By Jonathan Chadwick
Scottish post rock giants Mogwai graced Brighton Dome on Sunday for the penultimate stop of their UK tour.
The band’s concerts are notorious for their high decibel levels, and signs at the entrance of the Dome implore audience members to make use of the free ear plugs.
Having seen the band a handful of times before and had ears ringing for days afterwards, I didn’t need telling twice.
Five songs from last year’s LP, Every Country’s Sun, are played tonight and sum up what the band does best: loud, beautiful, largely instrumental, guitar-driven rock.
We’re Not Done, meanwhile, from the soundtrack of this year’s sci-fi action film Kin, has a discernible verse and chorus and is about as conventional as the band’s music gets.
Mogwai is frequently commissioned to do several scores, and the brooding, cinematic aspect of their music is a defining trait.
2014’s Rave Tapes was heavily informed by the band’s love of 80s horror movie soundtracks, with prominent use of synths and keys.
The album’s one representative tonight is Remurdered an awkwardly danceable bit of trance-rock.
The band mixes 12-stringed guitar, drum machines, and busy synthesisers to sound like a post rock Soft Cell playing Space Invaders.
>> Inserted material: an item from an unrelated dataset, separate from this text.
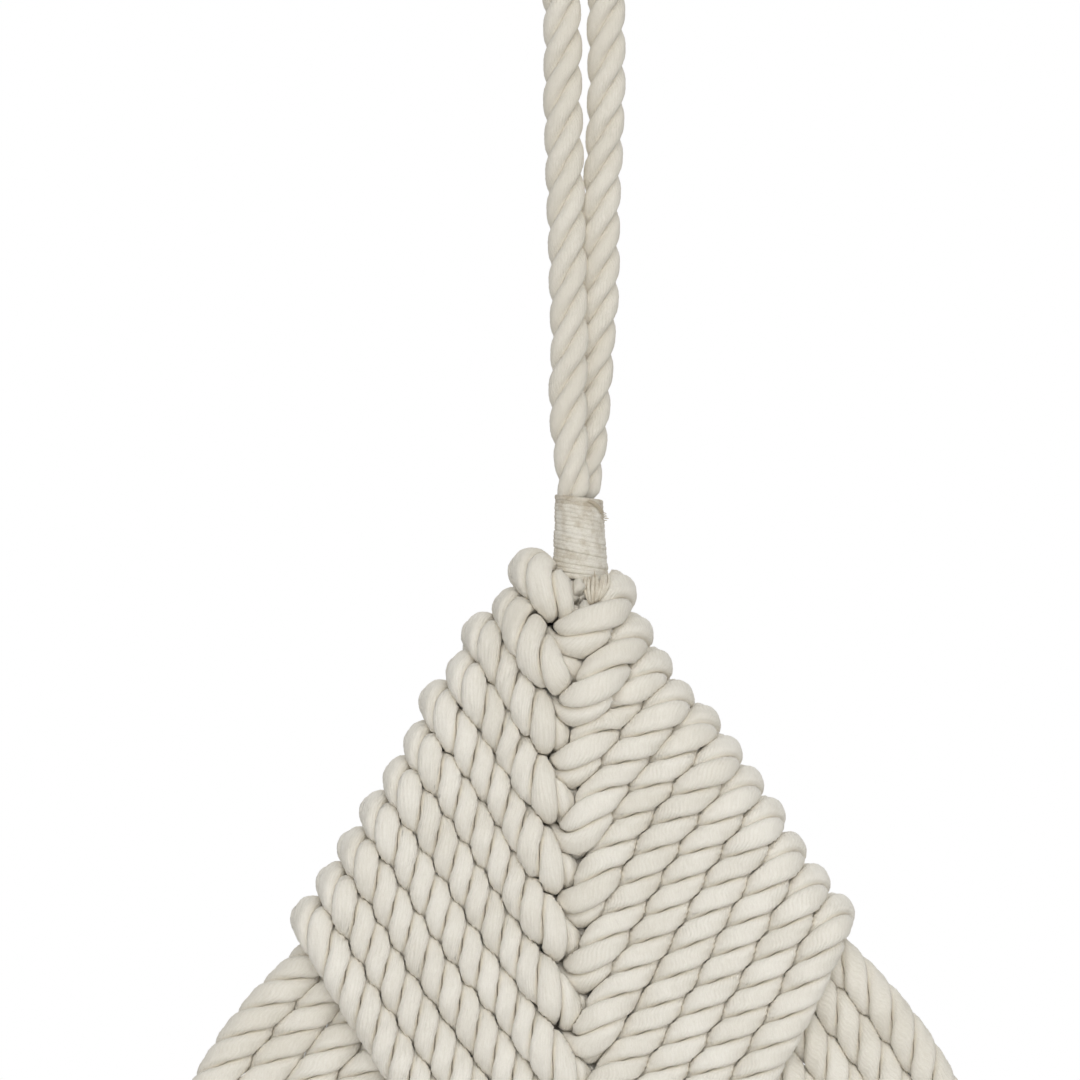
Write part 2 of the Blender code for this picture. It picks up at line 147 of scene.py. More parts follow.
# How unevenly it is wound, each as how much, and over how many steps it changes
TWINE_LOOSE = (0.14, 17.0)
TWINE_SLIP = (0.19, 19.0)
TWINE_UNEVEN = (0.05, 11.0)
TWINE_PATCHY = (0.15, 29.0)

# Its first turns are duller: how many, how fast that fades, and how much duller
DULL_TURNS = 2.0
DULL_TURNS_FADE = 0.9
DULL_TURNS_TONE = 0.75

# The loop's ends under the whipping: one in front, swelling out, and one behind
LOOP_LEFT_END = ((0.3, -10.9, -241.6), (-0.7, -9.4, -239.6))
TONGUE_SWELL = 0.16
LOOP_RIGHT_END = ((1.3, 2.0, -241.0), (0.6, 0.4, -243.6))

# The frayed yarns under the whipping, as the top, the middle and the end of each
TUFT_YARNS = 7
TUFT_FIRST = ((1.5, -8.8, -236.3), (1.3, -11.2, -239.8), (2.7, -12.4, -243.7))
TUFT_LAST = ((7.3, -7.6, -235.8), (7.4, -11.4, -238.5), (4.7, -12.8, -242.8))
TUFT_YARN_RADIUS = 0.56
TUFT_YARN_SIZES = (0.85, 0.3)
TUFT_YARN_TONE = 0.6
TUFT_BULGE = 0.9
TUFT_RUFFLE = 0.16

# The tuft's loose fibres, as x, the top and the end of each, and how they hang to a side
TUFT_FIBRES = ((3.7, -234.9, -238.6), (5.9, -236.3, -239.4), (2.4, -236.4, -240.8))
TUFT_FIBRE_Y = (-10.0, -10.4)
TUFT_FIBRE_ASIDE = (0.1, 0.4)
TUFT_FIBRE_RADIUS = 0.16
TUFT_FIBRE_TONE = 2.0
FIBRE_SIDES = 5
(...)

Hunted by a Freak from 2003’s career-defining LP, Happy Songs for Happy People, is a highlight; all spindly guitar lines and vocoder work courtesy of the band’s secret weapon, multi-instrumentalist Barry Burns.
But the best part of the evening is the 12-minute long Like Herod, a pinnacle of the loud-quiet-loud genre.
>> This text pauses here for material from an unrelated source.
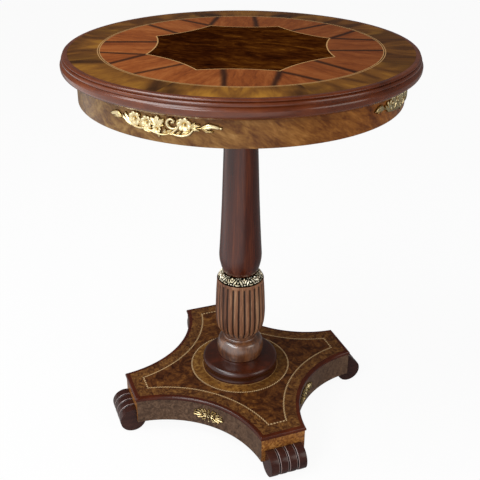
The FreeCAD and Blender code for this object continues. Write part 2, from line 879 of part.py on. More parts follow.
def edge_mouldings():
    """Rounded mouldings round the plinth's upper edge, mitred where a hollow side meets an end."""
    spread = size("mitre_spread")
    apex = size("corner_reach") - size("corner_half_width") * cosine(spread) / sine(spread)
    reach = size("corner_reach") + size("moulding_width")
    half = (reach - apex) * sine(spread) / cosine(spread)
    wedge = flat_sketch("mitre_sketch", board_ledge - size("cut_overrun"))
    for quarter in range(4):
        points = [(apex, as_size(0)), (reach, -half), (reach, half)]
        polygon(wedge, [corner_point(u, v, quarter) for u, v in points])
    mitres = extrusion("mitre_wedges", wedge, size("moulding_depth") + size("cut_overrun") * 2)

    sides = []
    sweep = corner_angle(size("corner_reach"), size("corner_half_width")) - HALF_RIGHT_ANGLE
    for number, quarter in enumerate(QUARTERS):
        angle = number * QUARTER_TURN
        section = upright_sketch("side_moulding_section_" + quarter, angle)
        moulding_section(section, size("side_reach"))
        swing = doc.addObject("Part::Revolution", "side_moulding_length_" + quarter)
        swing.Source = section
        swing.Axis = FreeCAD.Vector(0, 0, 1)
        bind(swing, "Base.x", side_centre * cosine(angle))
        bind(swing, "Base.y", side_centre * sine(angle))
        bind(swing, "Angle", sweep * 2 + SIDE_MOULDING_SPARE_ANGLE)
        swing.Symmetric = True
        swing.Solid = True
        sides.append(swing)
    side_lengths = compound("side_moulding_lengths", sides)
    finish(boolean("Cut", "side_moulding_cut", side_lengths, mitres), "plinth_side_mouldings")

    ends = []
    for number, corner in enumerate(CORNERS):
        section = upright_sketch("end_moulding_section_" + corner, HALF_RIGHT_ANGLE + number * QUARTER_TURN)
        moulding_section(section, size("corner_reach"))
        strip = doc.addObject("Part::Extrusion", "end_moulding_length_" + corner)
        strip.Base = section
        strip.DirMode = "Normal"
        strip.Solid = True
        strip.Symmetric = True
        bind(strip, "LengthFwd", size("corner_half_width") * 2)
        ends.append(strip)
    end_lengths = compound("end_moulding_lengths", ends)
    finish(boolean("Common", "end_moulding_cut", end_lengths, mitres), "plinth_end_mouldings")


def moulding_section(sketch, reach):
    width, depth = size("moulding_width"), size("moulding_depth")
    chain = Outline(sketch, reach - width, board_ledge)
    for across, down in reversed(MOULDING_SHARES):
        chain.line(reach - width * across, plinth_top - depth * down)
    chain.line(reach - width, plinth_top).close()


def scroll_foot(label, turn):
    """Ribbed roll set round the plinth's corner: half of it outside the end face, a lobe below."""
    radius, half_width = size("foot_radius"), size("foot_half_width")
    floor, half_groove = radius - size("foot_groove_depth"), size("foot_groove_width") / 2
    rib = half_width * 2 / FOOT_RIB_COUNT
    axis_height = radius - size("foot_tread")
    body = doc.addObject("PartDesign::Body", label + "_body")
    body.Label = label
    body.Placement = FreeCAD.Placement(FreeCAD.Vector(), FreeCAD.Rotation(FreeCAD.Vector(0, 0, 1), turn))
    section = body_sketch(body, "section", "XY_Plane", (size("foot_reach"), 0, axis_height))
    chain = Outline(section, 0, -half_width)
    chain.line(radius, -half_width)
    for number in range(1, FOOT_RIB_COUNT):
        groove = rib * number - half_width
        chain.line(radius, groove - half_groove).line(floor, groove).line(radius, groove + half_groove)
    chain.line(radius, half_width).line(0, half_width).close()
    revolve(body, section)

    rebate = body_sketch(body, "rebate", "XZ_Plane")
    inside = size("foot_reach") - radius - size("cut_overrun")
    end_face = size("corner_reach") - carcass_inset
    rectangle(rebate, inside, size("plinth_clearance"), end_face, axis_height + radius * 2)
    through_pocket(body, rebate, half_width, "rebate_pocket")
    tread = body_sketch(body, "tread", "XZ_Plane")
    outside = size("foot_reach") + radius + size("cut_overrun")
    rectangle(tread, inside, -radius, outside, 0)
    through_pocket(body, tread, half_width, "tread_pocket")
    return body


def through_pocket(body, sketch, half_width, name):
    """Cut both ways from the middle of a piece."""
    doc.recompute()
    before = body.Shape.Volume
    cut = body_feature(body, "Pocket", sketch, name)
    bind(cut, "Length", half_width * 2 + size("cut_overrun") * 2)
    cut.Midplane = True
    doc.recompute()
    if body.Shape.Volume >= before:
        raise RuntimeError("nothing was cut by " + cut.Name)


# Gilt mounts, cast in one piece each: small flat plates, each laid square to the curved wood behind it


class Wall:
    """An upright round surface that a mount is laid on, as its centre on the X axis and its radius."""

    def __init__(self, centre, radius, is_hollow):
        self.centre = centre
        self.radius = radius
        self.is_hollow = is_hollow

    def plate(self, points, relief):
        """A plate from points along the wall and up it, laid on the wall at the plate's own middle."""
        low, high = min(s for s, _ in points), max(s for s, _ in points)
        middle, half = (low + high) / 2, (high - low) / 2
        back = self.radius
        if self.is_hollow:
            back = -math.sqrt(self.radius**2 - half**2)
        corners = [FreeCAD.Vector(self.centre + back, s - middle, z) for s, z in points]
        solid = flat_panel(corners).extrude(FreeCAD.Vector(relief, 0, 0))
        turn = math.degrees(middle / self.radius) * (-1 if self.is_hollow else 1)
        solid.rotate(FreeCAD.Vector(self.centre, 0, 0), FreeCAD.Vector(0, 0, 1), turn)
        return solid


def leaf_points(s, z, length, width, angle):
    """A pointed leaf from (s, z) outwards along an angle in degrees."""
    along = (math.cos(math.radians(angle)), math.sin(math.radians(angle)))

    def at(share, side):
        return (
            s + along[0] * length * share - along[1] * width * side,
            z + along[1] * length * share + along[0] * width * side,
        )

    return [(s, z), at(LEAF_SHOULDER_SHARE, 0.5), at(1.0, 0.0), at(LEAF_SHOULDER_SHARE, -0.5)]


def flower_points(s, z, radius):
    step = 2 * math.pi / PETAL_COUNT
    return [
        (s + radius * math.cos(step * number), z + radius * math.sin(step * number))
        for number in range(PETAL_COUNT)
    ]


def stem_points(start, end, width):
    """One straight stretch of stem, half its width longer at each end so that stretches join."""
    run, rise = end[0] - start[0], end[1] - start[1]
    scale = width / 2 / math.hypot(run, rise)
    run, rise = run * scale, rise * scale
    return [
        (start[0] - run - rise, start[1] - rise + run),
        (end[0] + run - rise, end[1] + rise + run),
        (end[0] + run + rise, end[1] + rise - run),
        (start[0] - run + rise, start[1] - rise - run),
    ]


def casting(shares, wall, half_length, height, level, relief):
    """One mount, from its table of shares, as plates joined in one."""
    plates = []
    for kind, *rest in shares:
        if kind == "stem":
            width, middle = rest
            line = [(s * half_length, level + z * height) for s, z in middle]
            for start, end in zip(line, line[1:]):
                plates.append(wall.plate(stem_points(start, end, width * height), relief))
        elif kind == "leaf":
            s, z, length, width, angle = rest
            points = leaf_points(
                s * half_length, level + z * height, length * half_length, width * height, angle
            )
            plates.append(wall.plate(points, relief))
        else:
            s, z, radius = rest
            points = flower_points(s * half_length, level + z * height, radius * height)
            plates.append(wall.plate(points, relief))
    shape = plates[0].multiFuse(plates[1:]).removeSplitter()
    if len(shape.Solids) != 1:
        raise RuntimeError("a mount is in %d pieces" % len(shape.Solids))
    return shape


def set_of_mounts(label, shape):
    for number, quarter in enumerate(QUARTERS):
        item = doc.addObject("Part::Feature", "%s_%s_casting" % (label, quarter))
        item.Shape = shape.copy()
        turn = FreeCAD.Rotation(FreeCAD.Vector(0, 0, 1), number * QUARTER_TURN)
        item.Placement = FreeCAD.Placement(FreeCAD.Vector(), turn)
        finish(item, "%s_%s" % (label, quarter))


def apron_mounts():
    """Flower and leaf swags on the apron, at the middle of each quarter."""
    wall = Wall(0.0, (size("apron_radius") + size("glue_gap")).number, False)
    half_length, height = size("apron_mount_half_length").number, size("apron_mount_height").number
    level = (top_underside - size("apron_depth") / 2).number
    relief = size("apron_mount_relief").number
    set_of_mounts("apron_mount", casting(APRON_MOUNT_SHARES, wall, half_length, height, level, relief))


def plinth_mounts():
    """Fans of leaves on the plinth's hollow sides."""
    wall = Wall(side_centre.number, (side_radius + carcass_inset - size("glue_gap")).number, True)
    half_length, height = size("plinth_mount_half_length").number, size("plinth_mount_height").number
    level = ((board_ledge + size("plinth_clearance")) / 2).number
    relief = size("plinth_mount_relief").number
    set_of_mounts("plinth_mount", casting(PLINTH_MOUNT_SHARES, wall, half_length, height, level, relief))


top_core()
top_lipping()
top_veneers()
apron()
apron_glue_blocks()
bearer("cross_bearer_lower", 0.0, False)
bearer("cross_bearer_upper", QUARTER_TURN, True)
turning(
    "upper_shaft", size("shaft_radius"), vase_top, bearer_underside - vase_top, SHAFT_SHARES, rod_bore
)
column_collar()
reeded_vase()
turning("column_bun", size("bun_radius"), disc_top, size("bun_height"), BUN_SHARES, rod_bore)
turning("base_disc", size("disc_radius"), plinth_top, size("disc_height"), DISC_SHARES, rod_bore)
tie_rod()
plinth_board()
rod_block()
for number, quarter in enumerate(QUARTERS):
    rail("plinth_rail_" + quarter, number * QUARTER_TURN)
for number, corner in enumerate(CORNERS):
    corner_block("corner_block_" + corner, HALF_RIGHT_ANGLE + number * QUARTER_TURN)
plinth_top_veneers()
edge_mouldings()
feet = [
    scroll_foot("scroll_foot_" + corner, HALF_RIGHT_ANGLE + number * QUARTER_TURN)
    for number, corner in enumerate(CORNERS)
]
finish(compound("scroll_foot_set", feet), "scroll_feet")
apron_mounts()
plinth_mounts()

doc.recompute()
for item in doc.Objects:
    if "Invalid" in item.State or "Error" in item.State:
        raise RuntimeError("%s failed: %s" % (item.Name, item.State))
os.makedirs("parts", exist_ok=True)
for label, item in nodes.items():
    if item.Shape.isNull() or not item.Shape.isValid():
        raise RuntimeError(label + " has no valid shape")
    item.Shape.exportStep("parts/%s.step" % label)
    print("%-28s solids %2d  volume %10.0f" % (label, len(item.Shape.Solids), item.Shape.Volume))
print("nodes", len(nodes))
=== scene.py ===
"""Looks for a round occasional table: marquetry top, gilt mounts, reeded column, hollow-sided plinth.

Lengths in the tables below are millimetres, and MM turns them into Blender's metres. Each new piece
stands for the CAD nodes named beside it. The flat veneers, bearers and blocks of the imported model
stay as they are, with finishes of their own.
"""

import math

import bmesh
import bpy
from mathutils import Matrix, Vector
from mathutils.geometry import interpolate_bezier


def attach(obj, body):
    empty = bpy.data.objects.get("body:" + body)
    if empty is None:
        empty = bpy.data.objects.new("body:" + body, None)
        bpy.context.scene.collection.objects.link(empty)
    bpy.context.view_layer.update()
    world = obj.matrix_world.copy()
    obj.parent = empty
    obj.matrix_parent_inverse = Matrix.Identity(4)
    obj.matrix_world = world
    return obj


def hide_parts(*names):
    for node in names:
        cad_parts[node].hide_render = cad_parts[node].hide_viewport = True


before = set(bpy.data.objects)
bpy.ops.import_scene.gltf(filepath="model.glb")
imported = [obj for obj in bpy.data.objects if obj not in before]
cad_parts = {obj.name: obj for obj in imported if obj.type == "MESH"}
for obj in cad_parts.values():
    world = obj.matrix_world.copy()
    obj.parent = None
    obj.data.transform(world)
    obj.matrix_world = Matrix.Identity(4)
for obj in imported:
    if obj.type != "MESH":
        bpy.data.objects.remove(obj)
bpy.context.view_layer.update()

MM = 0.001
WELD, FINE_WELD = 0.01 * MM, 0.001 * MM
ROUNDED = {"segments": 6, "profile": 0.5, "material": -1}
UPRIGHT = (0, 0, 1)
QUARTER = math.pi / 2
DIAGONAL = math.pi / 4
QUARTERS = ("right", "back", "left", "front")
CORNERS = ("back_right", "back_left", "front_left", "front_right")

# The photograph's viewpoint, in metres and degrees
CAMERA_PLACE = (0.5473, -1.2042, 1.0502)
CAMERA_TURN, CAMERA_TILT, CAMERA_ROLL = 24.49, 62.53, 0.26
CAMERA_LENS, CAMERA_SENSOR = 59.34, 36.0

# The studio: its bright side as a direction from the table, the world's level as plain light and in
# dark reflections, and the floor's in reflections away from the bright side
BRIGHT_SIDE, BRIGHT_EDGES = (-0.45, -0.85, 0.2), (0.25, 0.9)
WORLD_LIGHT, WORLD_DARK = 0.36, 0.1
FLOOR_REACH, FLOOR_GLOW, FLOOR_DARK, FLOOR_EDGES = 6.0, 0.93, 0.18, (0.1, 0.6)
LIGHTS_AIM = (0, 0, 0.4)
LIGHTS = [
    ("key_light", (-1.0, -0.9, 2.5), 1.4, 34.0, (0.98, 0.99, 1.0)),
    ("front_light", (-0.25, -1.65, 1.25), 0.8, 12.0, (0.94, 0.97, 1.0)),
    ("fill_light", (1.9, -0.3, 1.1), 1.2, 9.0, (1.0, 0.95, 0.88)),
]

# The top's marquetry: the star, the fan of leaves round it and the ring beyond them
STAR_REACH, STAR_HOLLOW = 165.0, 9.0
STAR_MIDDLE = STAR_REACH * math.cos(DIAGONAL / 2) - STAR_HOLLOW
STAR_SWEEP = ((STAR_REACH * math.sin(DIAGONAL / 2)) ** 2 + STAR_HOLLOW**2) / (2 * STAR_HOLLOW)
AXIS_LEAF_APEX, AXIS_LEAF_SPREAD = 71.0, math.radians(26.0)
CORNER_LEAF_APEX, CORNER_LEAF_SPREAD = 165.0, math.radians(29.5)
INNER_STRING, OUTER_STRING, STRING_HALF = 234.7, 237.9, 0.65
STAR_STRING = 2.1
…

Gently-caressed guitar switches to an ear-bleedingly loud two-chord thrash-about that has the woman next to me with her fingers in her ears and a grimace on her face.
The whole Dome shakes, and I couldn’t help wonder whether Robert Aitkinson could ever have predicted music like this when he re-architected the Concert Hall back in the 1930s.
Part of the beauty of Mogwai’s music is how it evokes different visions and emotions for different people.
For large parts of the concert my mind drifted elsewhere; when the song stopped the magical spell broke, and I became aware of my vacant expression and the trail of drool from the corner of my mouth.
The last two songs of the set are prime examples: the proggy Mogwai Fear Satan, which features a chord progression that soars to the heavens.
Before bowing out, the band finish with Helicon 1, eight minutes of distilled beauty that could soundtrack someone’s inner joy at unlocking the meaning of life.
Seventeen years ago a Norwegian journalist wrote of Mogwai’s music: “If the stars had a sound it would sound like this.”
Many would not object. They are five virtuosos who channel something divine for us other humanoids to marvel at.